start
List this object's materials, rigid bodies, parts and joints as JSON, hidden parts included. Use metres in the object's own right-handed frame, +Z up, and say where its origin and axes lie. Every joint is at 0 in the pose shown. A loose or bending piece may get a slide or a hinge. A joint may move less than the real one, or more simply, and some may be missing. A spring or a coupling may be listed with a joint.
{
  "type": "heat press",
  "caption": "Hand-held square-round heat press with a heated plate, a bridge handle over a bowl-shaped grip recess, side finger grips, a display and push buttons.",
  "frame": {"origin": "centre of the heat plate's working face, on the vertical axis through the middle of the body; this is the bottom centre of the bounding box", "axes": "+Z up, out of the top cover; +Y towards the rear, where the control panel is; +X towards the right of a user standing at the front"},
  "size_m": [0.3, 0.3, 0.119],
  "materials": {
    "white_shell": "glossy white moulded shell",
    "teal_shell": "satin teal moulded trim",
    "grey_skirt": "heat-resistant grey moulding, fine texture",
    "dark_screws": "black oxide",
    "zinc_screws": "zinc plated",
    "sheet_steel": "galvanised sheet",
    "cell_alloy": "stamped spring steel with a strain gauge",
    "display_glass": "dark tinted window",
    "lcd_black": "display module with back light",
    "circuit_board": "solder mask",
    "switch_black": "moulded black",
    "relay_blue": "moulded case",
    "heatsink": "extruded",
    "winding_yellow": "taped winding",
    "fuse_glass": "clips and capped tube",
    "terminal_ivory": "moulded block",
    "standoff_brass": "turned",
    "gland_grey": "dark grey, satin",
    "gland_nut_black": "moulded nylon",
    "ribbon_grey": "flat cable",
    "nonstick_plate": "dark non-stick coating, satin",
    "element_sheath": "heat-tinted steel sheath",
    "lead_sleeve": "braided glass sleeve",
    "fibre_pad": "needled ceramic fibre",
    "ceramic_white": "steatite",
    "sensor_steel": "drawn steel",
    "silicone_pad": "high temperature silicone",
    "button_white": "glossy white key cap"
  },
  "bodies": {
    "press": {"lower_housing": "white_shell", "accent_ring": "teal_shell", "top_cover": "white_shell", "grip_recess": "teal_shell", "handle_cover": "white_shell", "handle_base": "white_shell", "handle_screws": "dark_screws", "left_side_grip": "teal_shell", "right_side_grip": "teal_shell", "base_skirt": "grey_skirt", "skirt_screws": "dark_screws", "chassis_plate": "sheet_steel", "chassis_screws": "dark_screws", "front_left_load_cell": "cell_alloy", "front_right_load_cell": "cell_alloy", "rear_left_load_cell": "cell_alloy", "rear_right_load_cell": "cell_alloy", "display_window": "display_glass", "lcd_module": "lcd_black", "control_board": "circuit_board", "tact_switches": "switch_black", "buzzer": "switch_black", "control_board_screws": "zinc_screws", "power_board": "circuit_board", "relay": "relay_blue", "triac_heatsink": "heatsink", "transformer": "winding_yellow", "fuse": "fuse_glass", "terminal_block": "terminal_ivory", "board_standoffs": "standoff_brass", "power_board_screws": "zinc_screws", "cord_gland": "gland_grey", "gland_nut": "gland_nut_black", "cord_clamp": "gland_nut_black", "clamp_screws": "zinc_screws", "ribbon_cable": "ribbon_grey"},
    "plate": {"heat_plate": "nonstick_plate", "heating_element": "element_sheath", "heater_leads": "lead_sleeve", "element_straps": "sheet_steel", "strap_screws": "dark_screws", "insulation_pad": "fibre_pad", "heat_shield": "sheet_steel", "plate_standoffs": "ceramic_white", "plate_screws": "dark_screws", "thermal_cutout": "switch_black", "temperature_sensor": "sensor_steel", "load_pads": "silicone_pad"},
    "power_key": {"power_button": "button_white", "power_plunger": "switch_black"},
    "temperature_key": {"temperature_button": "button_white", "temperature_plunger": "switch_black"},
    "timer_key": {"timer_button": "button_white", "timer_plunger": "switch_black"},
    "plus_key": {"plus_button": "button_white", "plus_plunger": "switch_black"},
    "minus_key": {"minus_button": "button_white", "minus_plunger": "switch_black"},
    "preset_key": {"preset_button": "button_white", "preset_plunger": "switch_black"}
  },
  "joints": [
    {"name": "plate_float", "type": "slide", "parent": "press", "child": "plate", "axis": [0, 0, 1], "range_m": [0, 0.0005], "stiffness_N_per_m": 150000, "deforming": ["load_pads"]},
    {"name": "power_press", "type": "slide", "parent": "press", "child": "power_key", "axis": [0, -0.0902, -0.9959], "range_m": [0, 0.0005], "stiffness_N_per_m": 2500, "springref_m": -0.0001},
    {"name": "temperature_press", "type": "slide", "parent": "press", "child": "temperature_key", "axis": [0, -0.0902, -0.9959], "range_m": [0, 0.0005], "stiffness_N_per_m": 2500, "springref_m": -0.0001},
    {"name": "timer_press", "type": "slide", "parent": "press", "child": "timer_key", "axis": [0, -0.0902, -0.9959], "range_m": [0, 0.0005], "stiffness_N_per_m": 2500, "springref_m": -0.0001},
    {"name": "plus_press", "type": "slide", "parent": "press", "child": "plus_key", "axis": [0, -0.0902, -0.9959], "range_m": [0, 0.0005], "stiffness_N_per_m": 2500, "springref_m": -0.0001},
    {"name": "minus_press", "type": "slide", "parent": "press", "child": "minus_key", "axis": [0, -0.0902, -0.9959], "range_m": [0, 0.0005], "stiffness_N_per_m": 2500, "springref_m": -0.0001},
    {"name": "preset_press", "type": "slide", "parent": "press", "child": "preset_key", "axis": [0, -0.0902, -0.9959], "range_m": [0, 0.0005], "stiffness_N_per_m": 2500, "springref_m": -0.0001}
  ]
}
end
start
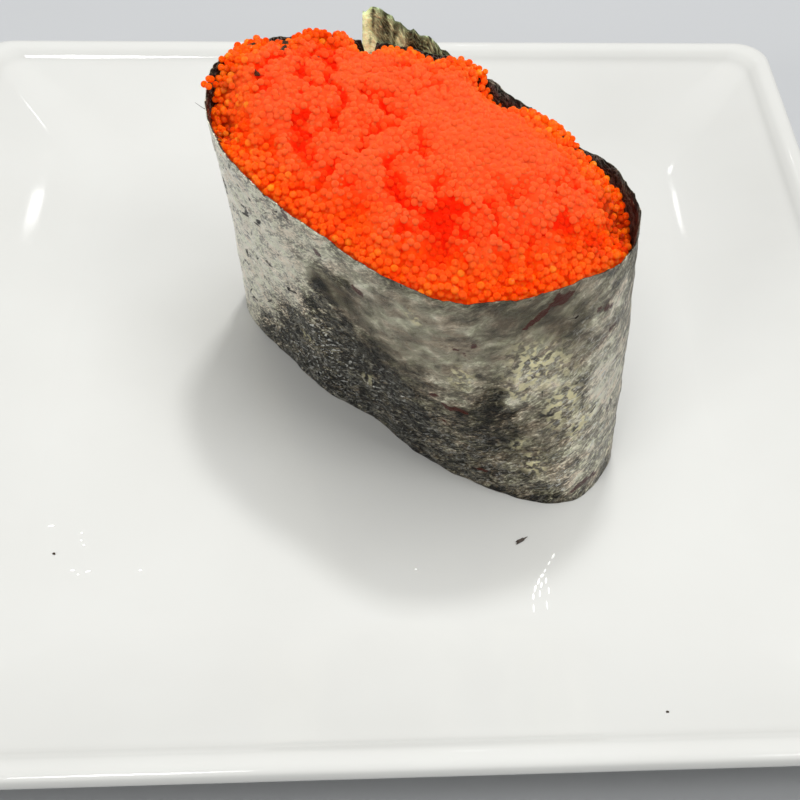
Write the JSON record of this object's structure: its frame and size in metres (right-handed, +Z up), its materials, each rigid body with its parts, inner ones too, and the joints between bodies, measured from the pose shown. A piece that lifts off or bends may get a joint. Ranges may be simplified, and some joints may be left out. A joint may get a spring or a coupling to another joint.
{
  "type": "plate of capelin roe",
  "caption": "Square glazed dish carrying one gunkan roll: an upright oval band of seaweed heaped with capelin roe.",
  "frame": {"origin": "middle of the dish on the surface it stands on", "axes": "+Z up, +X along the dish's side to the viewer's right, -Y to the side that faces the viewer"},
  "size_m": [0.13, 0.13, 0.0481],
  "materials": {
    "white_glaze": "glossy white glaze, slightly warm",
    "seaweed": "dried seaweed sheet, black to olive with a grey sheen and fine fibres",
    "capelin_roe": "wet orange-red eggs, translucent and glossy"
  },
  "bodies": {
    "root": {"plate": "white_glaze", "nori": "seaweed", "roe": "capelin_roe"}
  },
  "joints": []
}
end
- Stated exercise: Show, from the material above, each line that includes the string "handed".

- Task output:
List this object's materials, rigid bodies, parts and joints as JSON, hidden parts included. Use metres in the object's own right-handed frame, +Z up, and say where its origin and axes lie. Every joint is at 0 in the pose shown. A loose or bending piece may get a slide or a hinge. A joint may move less than the real one, or more simply, and some may be missing. A spring or a coupling may be listed with a joint.
Write the JSON record of this object's structure: its frame and size in metres (right-handed, +Z up), its materials, each rigid body with its parts, inner ones too, and the joints between bodies, measured from the pose shown. A piece that lifts off or bends may get a joint. Ranges may be simplified, and some joints may be left out. A joint may get a spring or a coupling to another joint.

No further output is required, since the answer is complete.